If someone entered two objects that were juxtaposed in such a way to make it look like a mirrored image of the other, and the naked eye could not tell the difference, should that be dq'd?

There is a difference between splitting hairs on what makes a reflection and reflection, thinking out side of the box, a mathematical definition vs. a literal definition, a play on the words reflection, etc. - and the challenge description not mattering at all. Its not black and white, there are shades of gray and things upon which reasonable people can disagree.


Since we are both quite reasonable, I'm sure we can disagree on this.

Definitions are absolute, the word either means a specific thing, or it does not. There is a complication with inferred meanings and colloquialisms, but definitions are not mutable as you claim.


If someone used a black piece of paper in the shadow challenge, to simulate a more interesting shadow, would that be a dnmc? would it make a difference if you could not tell, or would it still be subject to the same hyper-specific it can either "be or not be"- standard?

This is art, not science. There are nuances that exist that cannot be snuffed out in some hyper-technical uber-fascist take all the fun-out-of-things way- but wait, you can do it with your own vote.
10/31/2012 02:11:09 PM · #147
Originally posted by Cory:

Originally posted by Spork99:

All photographs are images created by reflected light. Light hits an object and certain wavelengths are reflected while others are absorbed. That reflected light is the light that enters the camera lens, where it's refracted to form an image on the film/sensor.


You know, you actually have a good point here.

So what you believe is that it was basically impossible to be DNMC in that challenge unless you took a picture that included no light at all.


What about Sony A77 and A99 users? Surely that reflected light is passing through a semi-translucent mirror thus making it a DNMC. ;)

10/31/2012 02:31:55 PM · #148
Originally posted by blindjustice:

Originally posted by Cory:

Originally posted by blindjustice:

There is more than the literal definition of reflection. If it appears to be a reflection, it essentially is.

If someone entered two objects that were juxtaposed in such a way to make it look like a mirrored image of the other, and the naked eye could not tell the difference, should that be dq'd?

There is a difference between splitting hairs on what makes a reflection and reflection, thinking out side of the box, a mathematical definition vs. a literal definition, a play on the words reflection, etc. - and the challenge description not mattering at all. Its not black and white, there are shades of gray and things upon which reasonable people can disagree.
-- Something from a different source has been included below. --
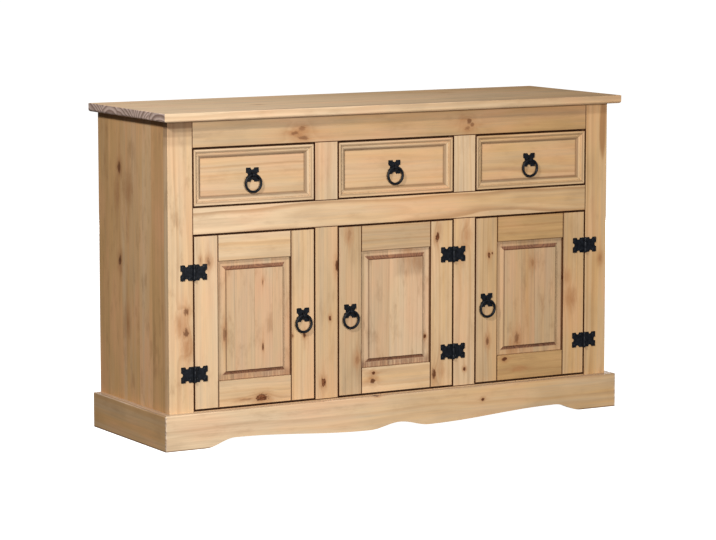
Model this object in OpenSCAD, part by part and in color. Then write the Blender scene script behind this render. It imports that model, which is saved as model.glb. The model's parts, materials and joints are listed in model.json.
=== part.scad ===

Since we are both quite reasonable, I'm sure we can disagree on this.

Definitions are absolute, the word either means a specific thing, or it does not. There is a complication with inferred meanings and colloquialisms, but definitions are not mutable as you claim.


If someone used a black piece of paper in the shadow challenge, to simulate a more interesting shadow, would that be a dnmc? would it make a difference if you could not tell, or would it still be subject to the same hyper-specific it can either "be or not be"- standard?

This is art, not science. There are nuances that exist that cannot be snuffed out in some hyper-technical uber-fascist take all the fun-out-of-things way- but wait, you can do it with your own vote.


The difference is that a simulated shadow still looks like a shadow, while a refraction does not look like a reflection.
10/31/2012 02:34:33 PM · #149
Originally posted by Cory:

... a refraction does not look like a reflection.

Imagine the violin doesn't exist -- it's irrelevant to whether the photo meets the challenge description ... see my earlier posts.

ETA: my entry from Shadows III in 2006 ...

Message edited by author 2012-10-31 14:37:33.
10/31/2012 02:38:10 PM · #150
Originally posted by Cory:



The difference is that a simulated shadow still looks like a shadow, while a refraction does not look like a reflection.


I was okay with your guys' stickler arguments (though I might not necessarily agree). You had a sound argument, however with that last statement you went from concrete to subjective reasoning.
As to say *all* "refraction do not look like reflection" is very subjective.